電車が停電した。大丈夫なのか……?と思ったが、なんとか動き出した。かなり心もとない。
そのまま長い事電車に揺られ、ぽつりぽつりと次第に人が減って行き、同じ車両にはわたしと金髪の綺麗なおばさんとスパニッシュ系の女の人だけが残った。そして、また電車が止まった……。
車掌さんが出てきて、とりあえず乗り換えをして欲しいから電車を降りてくれと言われた。ここで鈴木の不安はMAXになった。

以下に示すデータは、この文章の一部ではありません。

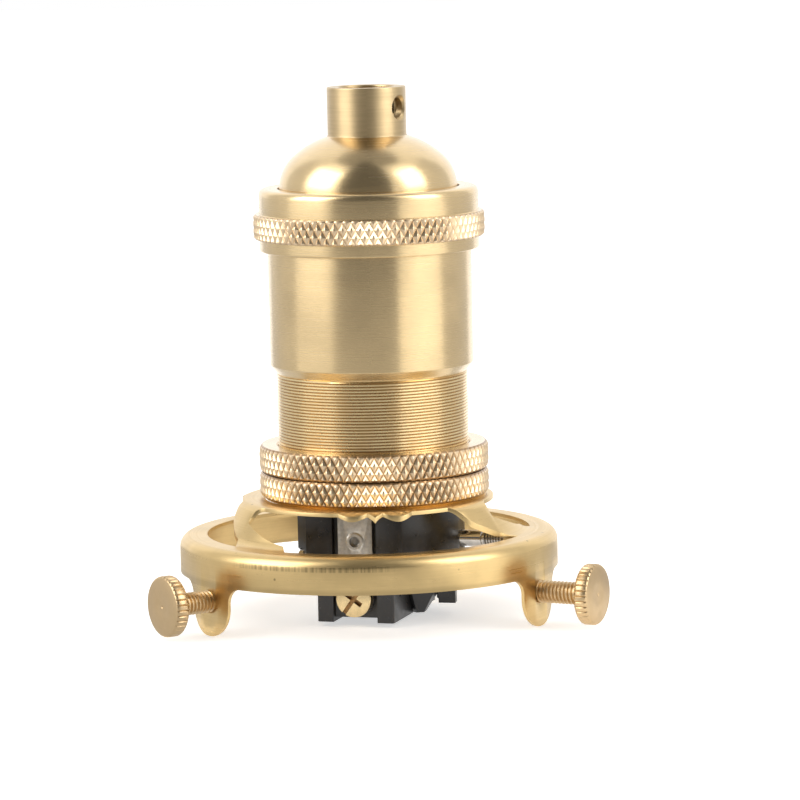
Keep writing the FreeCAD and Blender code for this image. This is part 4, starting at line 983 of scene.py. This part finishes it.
class LAMPHOLDER_OT_core(bpy.types.Operator):
    """Moulded core, its cover and its sleeve"""
    bl_idname = "lampholder.core"
    bl_label = "Moulded core"

    def execute(self, context):
        settings = context.scene.lamp_holder
        core = softened_copy("core_body", "core_moulding", 0.22, 3)
        dress(core, "holder", "moulded_phenolic", settings, ["core_body"], 35)
        for node in ("core_cover", "socket_sleeve", "switch_rotor"):
            dress_node(node, "moulded_phenolic", settings)
        return {"FINISHED"}


def cheese_head(radius, height, shank_radius, shank_length):
    """Profile of a turned screw, head upwards, from its seat at zero."""
    return rounded(
        [
            (CENTRE, height, 0),
            (radius, height, 0.3),
            (radius, 0, 0.1),
            (shank_radius, 0, 0),
            (shank_radius, -shank_length, 0),
            (CENTRE, -shank_length, 0),
        ],
        0.2,
        5,
    )


class LAMPHOLDER_OT_terminals(bpy.types.Operator):
    """Terminal strips with their eyelets and screws, and the small side screw"""
    bl_idname = "lampholder.terminals"
    bl_label = "Terminals"

    def execute(self, context):
        settings = context.scene.lamp_holder
        core_azimuth = -17
        for side, azimuth in (("front", core_azimuth), ("back", core_azimuth + 180)):
            strip = softened_copy(side + "_strip", side + "_strip_pressing", 0.08)
            dress(strip, "holder", "tinned_strip", settings, [side + "_strip"])
            dress_node(side + "_eyelet", "tinned_strip", settings)
            self.eyelet_thread(side + "_eyelet", azimuth, settings)
            self.terminal_screw(side, azimuth, settings)
        self.side_screw(core_azimuth - 40, settings)
        return {"FINISHED"}

    def terminal_screw(self, side, azimuth, settings):
        """Brass screw with a slot right across and a shorter one square to it."""
        node = side + "_terminal_screw"
        head_height = 1.7
        shank_radius = 1.5
        slot_turn = 38
        cross_width = 0.8
        cross_depth = 0.85
        cross_share = 0.55
        piece, place, radius = self.turned_screw(node, azimuth, head_height, shank_radius)
        slot = self.slot_place(place, head_height, slot_turn)
        cross = (cross_width, cross_share * 2 * radius, 2 * cross_depth)
        self.cut_slot(piece, radius, slot)
        cut(piece, block("cross_cutter", cross, slot))
        dress(piece, side + "_terminal", "screw_brass", settings, [node], 28, "polished_brass")
        self.paint_slot(piece, place, radius, head_height, settings)

    def side_screw(self, azimuth, settings):
        """Small nickel screw with a plain slot."""
        head_height = 1.2
        shank_radius = 1.0
        slot_turn = 8
        piece, place, radius = self.turned_screw("side_screw", azimuth, head_height, shank_radius)
        self.cut_slot(piece, radius, self.slot_place(place, head_height, slot_turn))
        dress(piece, "holder", "nickel_plate", settings, ["side_screw"])

    def turned_screw(self, node, azimuth, head_height, shank_radius):
        """The screw of a node without its slot, with its place and the radius of its head."""
        direction = outward(azimuth)
        tip, face = span_of(node, direction)
        low, high = heights_of(node)
        radius = (high - low) / 2
        seat = face - head_height
        place = placed_as(node, direction, seat)
        profile = cheese_head(radius, head_height, shank_radius, seat - tip)
        return new_piece(node + "_turning", [turned(profile, SMALL_COLUMNS)], place), place, radius

    def slot_place(self, place, head_height, turn):
        return place @ Matrix.Translation((0, 0, head_height)) @ Matrix.Rotation(math.radians(turn), 4, "Z")

    def cut_slot(self, piece, radius, slot):
        width = 0.75
        depth = 0.8
        cut(piece, block("slot_cutter", (2 * radius + 1, width, 2 * depth), slot))

    def paint_slot(self, piece, place, radius, head_height, settings):
        """Give the walls and floor of the slot painted shade: a darker, duller finish than the head."""
        rim = 0.35
        dip = 0.12
        deepest = 1.0
        piece.data.materials.append(material_for("slot_brass", settings))
        seen_from_seat = place.inverted()
        for polygon in piece.data.polygons:
            centre = seen_from_seat @ (polygon.center / MM)
            if dip < head_height - centre.z < deepest and math.hypot(centre.x, centre.y) < radius - rim:
                polygon.material_index = 1

    def eyelet_thread(self, node, azimuth, settings):
        """Threaded tube inside an eyelet, which shows as a ring in its hole."""
        root = 0.92
        crest = 0.62
        pitch = 0.4
        columns = 48
        direction = outward(azimuth)
        back, face = span_of(node, direction)
        turn = [(0.0, root), (0.5, crest)]
        lining = thread(turn, pitch, back + 0.2, face - 0.35, root, columns, flipped=True)
        floor = [(root, face - 0.7), (CENTRE, face - 0.62), (CENTRE, face - 0.8), (root, face - 0.8)]
        tube = new_piece(node + "_thread", [lining, turned(floor, columns)], placed_as(node, direction, 0))
        # The tube takes a darker tin as painted shade inside the hole.
        dress(tube, "holder", "tinned_strip", settings, (), 28, "eyelet_tube")


class LAMPHOLDER_OT_switch_shaft(bpy.types.Operator):
    """Nickel switch shaft with a threaded end"""
    bl_idname = "lampholder.switch_shaft"
    bl_label = "Switch shaft"

    def execute(self, context):
        settings = context.scene.lamp_holder
        direction = outward(73)
        blind, end = span_of("switch_shaft", direction)
        low, high = heights_of("switch_shaft")
        radius = (high - low) / 2
        root = 1.08
        crest = 1.42
        shoulder = end - 4.2
        profile = rounded(
            [
                (CENTRE, end, 0),
                (root, end, 0.15),
                (root, shoulder, 0),
                (radius, shoulder, 0.12),
                (radius, blind, 0.1),
                (CENTRE, blind, 0),
            ],
            0.1,
        )
        pitch = settings.thread.shaft_pitch / MM
        ridge = thread(coarse_turn(root, crest), pitch, shoulder + 0.35, end - 0.2, root, SMALL_COLUMNS)
        parts = [turned(profile, SMALL_COLUMNS), ridge]
        shaft = new_piece("switch_shaft_turning", parts, standing_on(direction, 0, (low + high) / 2))
        dress(shaft, "switch", "nickel_plate", settings, ["switch_shaft"])
        return {"FINISHED"}


class LAMPHOLDER_OT_lamp_contacts(bpy.types.Operator):
    """Lamp screw shell, its rivets and the contacts, which keep their solid shapes"""
    bl_idname = "lampholder.lamp_contacts"
    bl_label = "Lamp contacts"

    def execute(self, context):
        settings = context.scene.lamp_holder
        for node in ("lamp_screw_shell", "shell_rivets"):
            dress_node(node, "rolled_brass", settings)
        for node in ("centre_contact", "switch_spring"):
            dress_node(node, "spring_bronze", settings)
        return {"FINISHED"}


# Studio
SEEN_BY = ("Is Camera Ray", "Is Glossy Ray", "Is Transmission Ray")
MIDDLE = (CAD_BOX[0] + CAD_BOX[1]) / 2
WHITE = (1, 1, 1, 1)
CARD_STEPS = 12


def seen_directly(tree):
    """One for rays of the kinds in SEEN_BY, nought for all others."""
    path = add_node(tree, "ShaderNodeLightPath")
    seen = path.outputs[SEEN_BY[0]]
    for ray in SEEN_BY[1:]:
        either = add_node(tree, "ShaderNodeMath", {0: seen, 1: path.outputs[ray]}, operation="MAXIMUM")
        seen = either.outputs[0]
    return seen


def raised(azimuth, rise):
    """Direction at an azimuth that rises from the floor by an angle, both in degrees."""
    return outward(azimuth) * math.cos(math.radians(rise)) + UP * math.sin(math.radians(rise))


class LAMPHOLDER_OT_studio(bpy.types.Operator):
    """White floor, softboxes, cards, world and the camera"""
    bl_idname = "lampholder.studio"
    bl_label = "Studio"

    def execute(self, context):
        studio = context.scene.lamp_holder.studio
        self.floor()
        self.world(context.scene, studio)
        self.softboxes(studio)
        self.cards(studio)
        self.camera(context.scene, studio)
        context.scene.view_settings.view_transform = "Standard"
        return {"FINISHED"}

    def floor(self):
        """White paper that glows a little, so that it renders white round the shadow."""
        level = CAD_BOX[0].z
        half = 3.0
        glow_level = 0.55
        corners = [(x * half, y * half, level) for x, y in ((-1, -1), (1, -1), (1, 1), (-1, 1))]
        mesh = bpy.data.meshes.new("paper_floor")
        mesh.from_pydata(corners, [], [(0, 1, 2, 3)])
        material, tree, shader = new_material("white_paper")
        glow = add_node(tree, "ShaderNodeMath", {0: seen_directly(tree), 1: glow_level},
                        operation="MULTIPLY")
        connect(tree, shader, {
            "Base Color": (*linear("#F4F3F1"), 1),
            "Roughness": 0.9,
            "Emission Color": WHITE,
            "Emission Strength": glow.outputs[0],
        })
        mesh.materials.append(material)
        floor = linked("paper_floor", mesh)

    def world(self, scene, studio):
        """Even room light; the background itself is white to the camera and in reflections."""
        world = bpy.data.worlds.new("white_room")
        world.use_nodes = True
        scene.world = world
        tree = world.node_tree
        tree.nodes.clear()
        white = add_node(tree, "ShaderNodeBackground", {"Color": WHITE, "Strength": 1.0})
        room = add_node(tree, "ShaderNodeBackground", {"Color": WHITE, "Strength": studio.room_light})
        both = add_node(tree, "ShaderNodeMixShader",
                        {0: seen_directly(tree), 1: room.outputs[0], 2: white.outputs[0]})
        add_node(tree, "ShaderNodeOutputWorld", {"Surface": both.outputs[0]})

    def softboxes(self, studio):
        """Two tall softboxes in front, left and right of the camera; their sizes are in metres."""
        distance = 1.6
        rise = 30
        height = 1.25
        for side, azimuth, width in (("left", -68, 1.1), ("right", 65, 0.86)):
            direction = raised(azimuth, rise)
            lamp = bpy.data.lights.new("softbox_" + side, "AREA")
            lamp.shape = "RECTANGLE"
            lamp.size = width
            lamp.size_y = height
            lamp.energy = studio.softbox_level * math.pi * width * height
            softbox = linked("softbox_" + side, lamp)
            softbox.location = MIDDLE + direction * distance
            softbox.rotation_mode = "QUATERNION"
            softbox.rotation_quaternion = direction.to_track_quat("Z", "Y")
            softbox.visible_camera = False

    def cards(self, studio):
        """Boards that only reflections see: dark in front and above, dim at the sides and on the table."""
        distance = 2.4
        clearance = 1 * MM
        table = Vector((0, 0, CAD_BOX[0].z + clearance))
        sides = np.linspace(-1, 1, CARD_STEPS + 1)
        # Name, azimuth of the middle, half its width, lowest and highest rise in degrees, brightness.
        for name, azimuth, half, low, high, level in (
            ("front_card", -3, 35, -3, 90, studio.front_card),
            ("left_card", -118, 26, -3, 48, studio.side_card),
            ("right_card", 109, 26, -3, 48, studio.side_card),
            ("ceiling_card", 180, 142, 66, 90, studio.ceiling),
            ("left_glow", -68, 24, -3, 66, 1.4),
            ("right_glow", 63, 19, -3, 66, 1.25),
            ("back_glow", 180, 48, -3, 66, 1.25),
        ):
            rises = np.linspace(low, high, CARD_STEPS + 1)
            self.card(name, level, [MIDDLE + raised(azimuth + half * across, rise) * distance
                                    for rise in rises for across in sides])
        # Name, azimuth of the middle, half its width in degrees, nearest and farthest edge, brightness.
        for name, azimuth, half, near, far, level in (
            ("table_front", -6, 37, 0.15, 2.3, 0.55),
            ("table_left", -66, 23, 0.15, 2.3, 0.95),
            ("table_far_left", -120, 30, 0.15, 2.3, 0.7),
            ("table_right", 114, 27, 0.06, 2.3, 0.7),
            ("table_foot", -57, 93, 0.037, 0.15, 0.76),
        ):
            reaches = np.geomspace(near, far, CARD_STEPS + 1)
            self.card(name, level, [table + outward(azimuth + half * across) * reach
                                    for reach in reaches for across in sides])

    def card(self, name, level, points):
        """A board drawn as a grid of points, which glows evenly and only in reflections."""
        width = CARD_STEPS + 1
        firsts = [row * width + column for row in range(CARD_STEPS) for column in range(CARD_STEPS)]
        faces = [(first, first + 1, first + width + 1, first + width) for first in firsts]
        mesh = bpy.data.meshes.new(name)
        mesh.from_pydata(points, [], faces)
        material, tree, shader = new_material(name + "_board")
        tree.nodes.remove(shader)
        glow = add_node(tree, "ShaderNodeEmission", {"Color": WHITE, "Strength": level})
        connect(tree, tree.nodes["Material Output"], {"Surface": glow.outputs[0]})
        mesh.materials.append(material)
        card = linked(name, mesh)
        card.visible_camera = False
        card.visible_diffuse = False
        card.visible_shadow = False
        card.visible_transmission = False

    def camera(self, scene, studio):
        data = bpy.data.cameras.new("photo_camera")
        data.lens = studio.lens
        data.sensor_width = 36
        data.shift_x = studio.shift
        data.clip_start = 0.01
        data.clip_end = 50
        camera = linked("photo_camera", data)
        tilt = Matrix.Rotation(math.pi / 2 - studio.camera_tilt, 4, "X")
        roll = Matrix.Rotation(-studio.camera_roll, 4, "Z")
        place = Matrix.Translation((0, -studio.camera_distance, studio.camera_height))
        camera.matrix_world = place @ tilt @ roll
        scene.camera = camera


PIECES = (
    LAMPHOLDER_OT_studio,
    LAMPHOLDER_OT_cap,
    LAMPHOLDER_OT_coupling_ring,
    LAMPHOLDER_OT_shell,
    LAMPHOLDER_OT_ring_nuts,
    LAMPHOLDER_OT_shade_fitter,
    LAMPHOLDER_OT_thumb_screws,
    LAMPHOLDER_OT_core,
    LAMPHOLDER_OT_terminals,
    LAMPHOLDER_OT_switch_shaft,
    LAMPHOLDER_OT_lamp_contacts,
)


class LAMPHOLDER_PT_sidebar(bpy.types.Panel):
    """Lists the pieces of the lamp holder"""
    bl_idname = "LAMPHOLDER_PT_sidebar"
    bl_label = "Lamp holder"
    bl_space_type = "VIEW_3D"
    bl_region_type = "UI"
    bl_category = "Lamp holder"

    def draw(self, context):
        settings = context.scene.lamp_holder
        for group in (settings.knurl, settings.thread, settings.metal, settings.studio):
            box = self.layout.box()
            for name in group.bl_rna.properties.keys():
                if name not in ("rna_type", "name"):
                    box.prop(group, name)
        for piece in PIECES:
            self.layout.operator(piece.bl_idname)


SETTINGS = (KnurlSizes, ThreadSizes, MetalColours, StudioSizes, LampHolderSettings)
CLASSES = (*SETTINGS, *PIECES, LAMPHOLDER_PT_sidebar)


def register():
    for each in CLASSES:
        bpy.utils.register_class(each)
    bpy.types.Scene.lamp_holder = PointerProperty(type=LampHolderSettings)


def unregister():
    del bpy.types.Scene.lamp_holder
    for each in reversed(CLASSES):
        bpy.utils.unregister_class(each)


def main():
    register()
    for piece in PIECES:
        family, action = piece.bl_idname.split(".")
        getattr(getattr(bpy.ops, family), action)()


if __name__ == "__main__":
    main()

時刻は22時頃。わたしは果たしてちゃんとホテルに辿りつけるのだろうか……。
コインブラにつけるのか…?
降りたところはパンピリョーザという辺鄙な駅だ。ここは一体どこなんだ。。
パンピリョーザのホームでは10人くらいの乗客たちが待ちぼうけになっていた。
もはや成すすべもないが、不安が顔に表れていたのか、金髪の綺麗なおばさんが話しかけてくれた。
「コインブラに行くの?わたしもよ。友人とディナーをする予定なんだけど、戻らなきゃいけないから急いでいるのよ。」みたいなことを言っていたのだと思う。
わたしは初めての一人旅でポルトガルに来たと言った。
結局乗っていた電車が動けることになって、目的地までなんとか辿り着くことができた。おばさんは最後まで気にかけてくれた。
自分も急いでいるのになんていい人なんだろう。ありがとう。コインブラのホテルも綺麗だった。
テレビを見たらアゲダの山火事のことがずっとニュースでやっていた。今日もいろんなことがあったなぁ。それからすぐに寝た。